Sobre paisagens, caminhos e etc

De repente é você bem no meio da estrada e a verdade é que todas as paisagens (tanto aquelas que estão por vir quanto aquelas pelas quais você já passou) sempre te pareceram muito mais interessantes do que aquela bem diante dos teus olhos; você sempre se sentiu como se estivesse perdendo o verdadeiro espetáculo e sempre culpou tuas pernas por terem caminhado devagar ou rápido demais; você sempre culpou teu coração por ter escolhido o caminho errado da bifurcação. 
Mas dessa vez é você alí, entre duas curvas: aquela que você ultrapassou crentes que era uma linha reta - e agora, vendo de longe, se sente orgulhoso por não ter tombado no meio dela - e aquela que está por vir e você encara estatelado, como se fosse um desgraçado de um nó, mas que no fundo é uma curvinha bem besta. 
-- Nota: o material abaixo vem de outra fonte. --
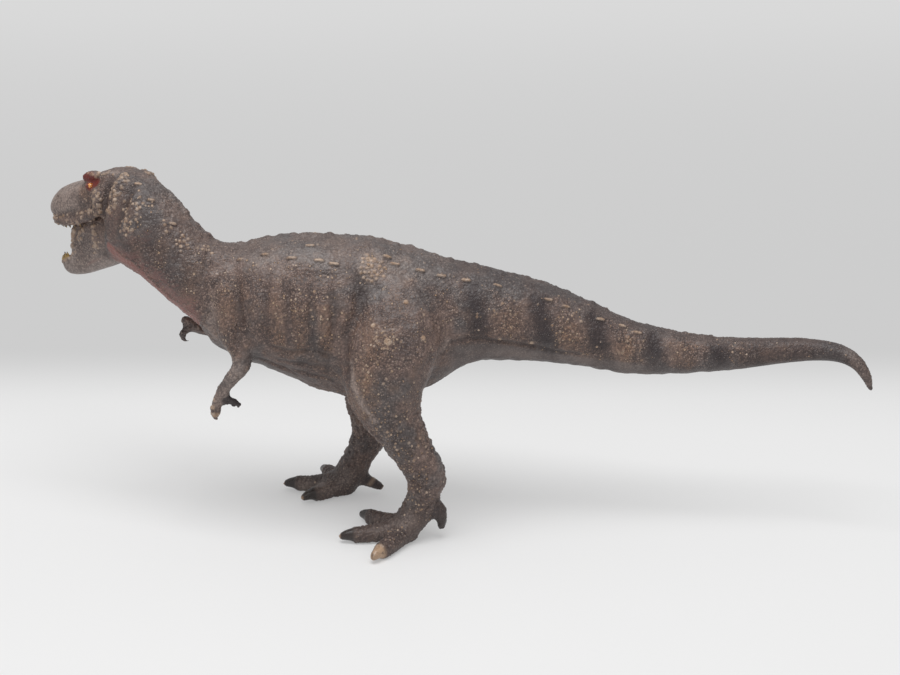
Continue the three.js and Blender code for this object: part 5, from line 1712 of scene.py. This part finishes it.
# Half length, width and height of the tongue, and where its root lies in the jaw
TONGUE_SIZE = (8.7, 2.7, 1.25)
TONGUE_ALONG = 0.24
TONGUE_FORWARD = 8.5
TONGUE_HIGH = -0.42


class DINOSAUR_OT_tongue(bpy.types.Operator):
    """Lay the tongue on the floor of the lower jaw"""

    bl_idname = "dinosaur.tongue"
    bl_label = "Tongue"

    def execute(self, context):
        paint = context.scene.dinosaur_paint.flesh
        flesh = grained_material("tongue_flesh", shade(paint, 1.25), tuple(paint), 500.0, 0.35)
        bm = bmesh.new()
        bmesh.ops.create_uvsphere(bm, u_segments=28, v_segments=18, radius=1)
        for vertex in bm.verts:
            furrow = 0.25 * math.exp(-((vertex.co.y / 0.22) ** 2)) * max(0.0, vertex.co.z)
            vertex.co.z -= furrow
            vertex.co = vertex.co * Vector(TONGUE_SIZE)
        place = JAW @ Matrix.Translation((
            TONGUE_ALONG * JAW_SIZE.x + TONGUE_FORWARD, 0, TONGUE_HIGH * JAW_SIZE.z))
        bmesh.ops.transform(bm, matrix=place, verts=bm.verts)
        finish_small("tongue", bm, "jaw", "jaw_skin", flesh)
        return {"FINISHED"}


class DINOSAUR_OT_eyes(bpy.types.Operator):
    """Set the two glossy eyes below the brows"""

    bl_idname = "dinosaur.eyes"
    bl_label = "Eyes"

    def execute(self, context):
        iris = context.scene.dinosaur_paint.iris
        material, graph, shader = new_material("eye_gloss")
        gaze = graph.mask("gaze")
        ring = graph.mix(graph.between(gaze, 0.5, 0.8), tuple(iris), shade(iris, 0.3))
        speckled = graph.mix(
            graph.between(graph.noise(2500.0), 0.4, 0.7), ring, shade(iris, 1.3))
        pupil = graph.between(gaze, 0.3, 0.22)
        graph.wire(shader, {
            "Base Color": graph.mix(pupil, speckled, (0.004, 0.003, 0.003)),
            "Roughness": 0.08, "Coat Weight": 1.0, "Coat Roughness": 0.03})
        bm = bmesh.new()
        layer = bm.verts.layers.float.new("gaze")
        for side, centre in ((1, EYE_CENTRE), (-1, other_cheek(EYE_CENTRE))):
            outward = HEAD.to_3x3() @ Vector((0.2, side, 0.1))
            turn = outward.to_track_quat("Z", "Y").to_matrix().to_4x4()
            ball = bmesh.ops.create_uvsphere(
                bm, u_segments=32, v_segments=24, radius=EYE_RADIUS)["verts"]
            for vertex in ball:
                slit = Vector((vertex.co.x, vertex.co.y * 0.55, 0)).length
                vertex[layer] = slit / EYE_RADIUS if vertex.co.z > 0 else 1.0
            place = Matrix.Translation(Vector(centre)) @ turn
            bmesh.ops.transform(bm, matrix=place, verts=ball)
        finish_small("eyes", bm, "figure", "head_skin", material)
        return {"FINISHED"}


class DINOSAUR_OT_pin(bpy.types.Operator):
    """Give the jaw's cross pin its steel"""

    bl_idname = "dinosaur.pin"
    bl_label = "Hinge pin"

    def execute(self, context):
        steel = grained_material(
            "pin_steel", (0.62, 0.62, 0.61), (0.45, 0.45, 0.44), 1800.0, 0.25, metal=1.0)
        pin = frame["nodes"]["jaw_hinge_pin"]
        pin.data.materials.clear()
        pin.data.materials.append(steel)
        return {"FINISHED"}


# The stage, in metres: half the floor's side, and the lamp's size, place and aim
FLOOR_REACH = 4.0
LAMP_SIZE = (0.7, 0.5)
LAMP_PLACE = Vector((-0.08, -0.22, 0.87))
LAMP_AIM = Vector((0, 0, 0.06))


class DINOSAUR_OT_stage(bpy.types.Operator):
    """Set up the floor, light and camera"""

    bl_idname = "dinosaur.stage"
    bl_label = "Stage"

    def execute(self, context):
        scene, stage = context.scene, context.scene.dinosaur_stage
        bm = bmesh.new()
        bmesh.ops.create_grid(bm, x_segments=2, y_segments=2, size=FLOOR_REACH)
        floor = new_object("floor", bm)
        floor.data.materials.append(floor_material(stage))
        light = bpy.data.lights.new("key", "AREA")
        light.shape = "RECTANGLE"
        light.size, light.size_y = LAMP_SIZE
        light.energy = stage.key_light
        lamp = bpy.data.objects.new("key", light)
        lamp.location = LAMP_PLACE
        lamp.rotation_euler = (LAMP_AIM - lamp.location).to_track_quat("-Z", "Y").to_euler()
        scene.collection.objects.link(lamp)
        world = bpy.data.worlds.new("studio")
        world.use_nodes = True
        background = world.node_tree.nodes["Background"]
        background.inputs["Color"].default_value = (1.0, 1.0, 1.0, 1.0)
        background.inputs["Strength"].default_value = stage.world_light
        scene.world = world
        lens = bpy.data.cameras.new("camera")
        lens.lens = stage.lens
        lens.sensor_width = 36.0
        lens.clip_start = 0.01
        camera = bpy.data.objects.new("camera", lens)
        camera.location = (
            HOME.x + stage.camera_aside, HOME.y - stage.camera_distance, stage.camera_height)
        camera.rotation_euler = (math.pi / 2 - stage.camera_pitch, 0, 0)
        scene.collection.objects.link(camera)
        scene.camera = camera
        scene.view_settings.view_transform = "Standard"
        return {"FINISHED"}


STEPS = ("body", "head", "jaw", "teeth", "tongue", "eyes", "pin", "stage")


class DINOSAUR_PT_panel(bpy.types.Panel):
    """The steps that build the figure, and their settings"""

    bl_idname = "DINOSAUR_PT_panel"
    bl_label = "Toy dinosaur figure"
    bl_space_type = "VIEW_3D"
    bl_region_type = "UI"
    bl_category = "Dinosaur"

    def draw(self, context):
        layout = self.layout
        for group in (context.scene.dinosaur_skin, context.scene.dinosaur_paint,
                      context.scene.dinosaur_stage):
            box = layout.box()
            for key in group.bl_rna.properties.keys():
                if key not in ("rna_type", "name"):
                    box.prop(group, key)
        for step_name in STEPS:
            layout.operator(f"dinosaur.{step_name}")


CLASSES = (
    SkinSettings, PaintSettings, StageSettings,
    DINOSAUR_OT_body, DINOSAUR_OT_head, DINOSAUR_OT_jaw, DINOSAUR_OT_teeth, DINOSAUR_OT_tongue,
    DINOSAUR_OT_eyes, DINOSAUR_OT_pin, DINOSAUR_OT_stage, DINOSAUR_PT_panel,
)


def register():
    for cls in CLASSES:
        bpy.utils.register_class(cls)
    bpy.types.Scene.dinosaur_skin = PointerProperty(type=SkinSettings)
    bpy.types.Scene.dinosaur_paint = PointerProperty(type=PaintSettings)
    bpy.types.Scene.dinosaur_stage = PointerProperty(type=StageSettings)


def unregister():
    del bpy.types.Scene.dinosaur_stage
    del bpy.types.Scene.dinosaur_paint
    del bpy.types.Scene.dinosaur_skin
    for cls in reversed(CLASSES):
        bpy.utils.unregister_class(cls)


def main():
    register()
    for step_name in STEPS:
        getattr(bpy.ops.dinosaur, step_name)()


if __name__ == "__main__":
    main()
E você alí pela primeira vez esquece a frente e o verso, esquece as encruzilhadas e os pedregulhos no chão.
Dessa vez você olha o despenhadeiro à sua esquerda, você olha o despenhadeiro à sua direita e você olha o céu infinito te chamando pra alguma coisa que parece ser realmente muito boa, como por exemplo o esquecimento...
Felizmente você já aprendeu que esse céu, com nuvem ou com sol, é só mais um penhasco disfarçado de coisa boa e pode até ser que cair por ele não te quebre os ossos mas você, bom aluno,aprendeu também que, de estragos no corpo humano, ossos esfarelados são dos males o pior - que o diga teu coração!
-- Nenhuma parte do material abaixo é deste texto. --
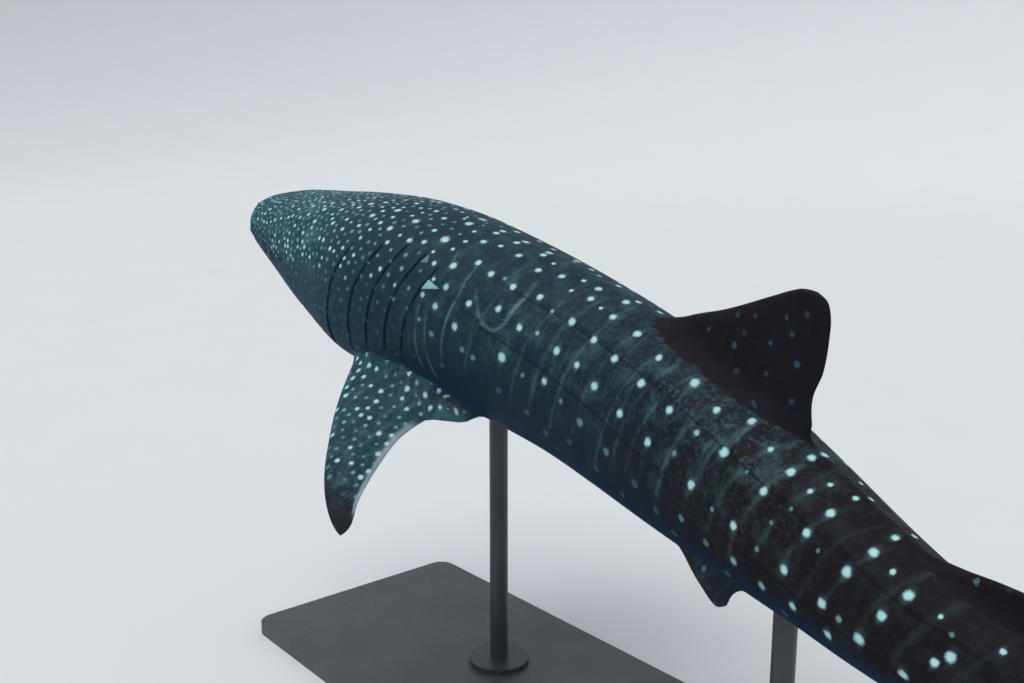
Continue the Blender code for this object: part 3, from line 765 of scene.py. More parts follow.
def loft_object(name, points, rows, count):
    """A closed object through rings of points, which end with the middles of its two ends."""
    data = bpy.data.meshes.new(name)
    data.from_pydata(points.tolist(), [], loft_faces(rows, count))
    mesh = bmesh.new()
    mesh.from_mesh(data)
    bmesh.ops.recalc_face_normals(mesh, faces=mesh.faces)
    mesh.to_mesh(data)
    mesh.free()
    return add_object(name, data)


def grid_object(name, grid):
    """A closed object through a grid of straight places, in metres."""
    middles = np.array([grid[0].mean(axis=0), grid[-1].mean(axis=0)])
    points = np.concatenate([grid.reshape(-1, 3), middles]) * LENGTH
    return loft_object(name, points, *grid.shape[:2])


def half_thickness(root, tip, share, chord):
    tapered = tip + (root - tip) * (1 - share) ** FIN_TAPER
    return min(tapered, THICKEST_SHARE * chord + THINNEST)


def blade_section(chord_start, chord_end, half):
    """Points round a streamlined section: how far back each lies, and how far to one side."""
    angle = (np.arange(FIN_POINTS) + 0.5) * 2 * np.pi / FIN_POINTS
    share = (1 + np.cos(angle)) / 2
    fullness = BLADE_FULLNESS * np.sqrt(share) * (1 - share)
    edge = TRAILING_EDGE / LENGTH * share
    side = np.sign(np.sin(angle)) * (half * fullness + edge)
    return chord_start + (chord_end - chord_start) * share, side, share


def fin_ring(origin, back, out, reach, start, end, half):
    """One cross-section of a fin, which flares and sweeps forward where it meets the body."""
    along, across, share = blade_section(start, end, half)
    middle = origin + along[:, None] * back + reach * out
    near = np.exp(-np.maximum(above_flesh(middle), 0) / ROOT_FLARE_REACH)
    along = along - ROOT_SWEEP * near * (1 - share) ** 2
    across = across * (1 + ROOT_FLARE * near)
    return origin + along[:, None] * back + reach * out + across[:, None] * np.cross(back, out)


def fin_key(name):
    """The name in FINS of a left or right fin, or the name itself."""
    key = name.rsplit("_", 1)[0]
    return key if key in PAIRED_FINS else name


def fin_axes(fin):
    return tuple(np.array(fin[axis], float) for axis in ("origin", "back", "out"))


def fin_grid(fin, mirror):
    """The cross-sections of a fin, from inside the body out to its tip."""
    origin, back, out = fin_axes(fin)
    root_out = fin["lead"][0][0]
    tip_out = fin["lead"][-1][0]
    rings = []
    for share in np.sin(np.linspace(0, np.pi / 2, round(fin["rings"] * RING_FACTOR))):
        reach = root_out + (tip_out - root_out) * share
        start = float(edge_at(fin["lead"], reach))
        end = float(edge_at(fin["trail"], reach))
        half = half_thickness(fin["root"], fin["tip"], share, end - start)
        ring = fin_ring(origin, back, out, reach, start, end, half)
        rings.append(ring * (1, -1, 1) if mirror else ring)
    return np.array(rings)


def tail_grid():
    """Level cross-sections of the tail fin, from the tip of its lower lobe to the tip of its upper one."""
    rings = []
    shares = np.sin(np.linspace(0, np.pi / 2, TAIL_RINGS))
    low, high = TAIL_TIPS
    heights = np.concatenate([low * shares[:0:-1], high * shares])
    for height in heights:
        tip = low if height < 0 else high
        start = float(edge_at(TAIL_LEAD, height))
        end = float(edge_at(TAIL_TRAIL, height))
        half = half_thickness(TAIL_ROOT, TAIL_TIP, height / tip, end - start)
        rings.append(
            fin_ring(np.zeros(3), np.array([1.0, 0, 0]), np.array([0, 0, 1.0]), height, start, end, half)
        )
    return np.array(rings)


def fin_grids():
    """The grid of each fin by name, in the order of the regions of the skin."""
    grids = {}
    for name, fin in FINS.items():
        sides = ("_left", "_right") if name in PAIRED_FINS else ("",)
        for side in sides:
            grids[name + side] = fin_grid(fin, side == "_right")
    grids["caudal"] = tail_grid()
    return grids


def mesh_points(data):
    points = np.empty(len(data.vertices) * 3)
    data.vertices.foreach_get("co", points)
    return points.reshape(-1, 3)


def tree_of(points):
    tree = KDTree(len(points))
    for i, point in enumerate(points.tolist()):
        tree.insert(point, i)
    tree.balance()
    return tree


def nearest(tree, points):
    """The index of the nearest point of a tree, and its distance, for each point."""
    found = [tree.find(point)[1:] for point in points.tolist()]
    index, away = zip(*found)
    return np.array(index), np.array(away)


def eye_centre(side):
    """The middle of an eyeball as a straight place, sunk in the head."""
    across, up = superellipse(np.array([EYE_ANGLE]), table_at(SQUARENESS, EYE_PLACE))
    half_width, back, belly = (smooth_curve(PLACES, row, EYE_PLACE) for row in (HALF_WIDTHS, BACKS, BELLIES))
    depth = (EYE_RADIUS - EYE_PROUD) / LENGTH
    v = side * (half_width * across[0] - depth)
    w = (back + belly) / 2 + (back - belly) / 2 * up[0]
    return np.array([EYE_PLACE, float(v), float(w)])


def sided(angle, side):
    """An angle given for the left side, in degrees, on the left (1) or the right (-1), in radians."""
    return math.radians(angle) if side > 0 else math.pi - math.radians(angle)


def skin_point(u, angle, side):
    """The straight place of one point of the body's surface, its angle being in degrees."""
    return body_points(np.array(u), np.array(sided(angle, side)))


def surface_frame(u, angle, side):
    """A point of the body's surface in metres, with the directions out, back and up along it."""
    def at(du, da):
        return skin_point(u + du, angle + da, side) * LENGTH
    centre = at(0, 0)
    back = unit(at(0.001, 0) - at(-0.001, 0))
    up = at(0, 1) - at(0, -1)
    up = unit(up - up.dot(back) * back)
    out = np.cross(back, up)
    if out[1] * side < 0:
        out = -out
    return centre, out, back, up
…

Daí você olha pra tudo isso e olha bastante, e você vê com clareza.
Você descobre que em todos os cantos as formigas pululam escolhendo a esquerda ou a direita nas suas próprias (mini)bifurcações; você descobre os gaviões no alto tentando descobrir o vento certo a seguir. Você olha lá em baixo, no fundo do buraco, uma estradinha de terra por onde caminha um outro cara tipo você.
E ele lá parado olha pra cima e não acredita que tem gente caminhando no pico da montanha, se lá embaixo é tão mais fácil... e você olha pra ele e você não acredita que alguém conseguiu chegar até lá sem se ferir. Vocês se admiram.
Você admira as formigas e os gaviões, e admira as florzinhas que se empurram tentando ter melhor acesso ao sol - e ele, que sempre parece se pôr na hora H?
E a verdade é que existem várias paisagens a serem exploradas ainda, e a verdade é que muito mais ainda do que todas essas que virão nunca, sob hipótese alguma, serão sequer imaginadas por você; ficarão lá existindo simplesmente, quer você queira quer não.
A verdade é que todo caminho é um caminho e tem suas belas vistas.
E a verdade, a verdade mais verdade de todas, é que as belas vistas são só o lucro: a verdade é que todo caminho é só mais um caminho para chegar até lá: o próximo caminho... que é só mais um caminho para chegar no próximo caminho e assim por diante infinitamente, amém.

E daí você põe as mãos no bolso, continua assoviando Greensleeves descompromissadamente.
Dá o próximo passo, que no fim das contas esse é o seu papel e o caminho faz o resto todo pra você.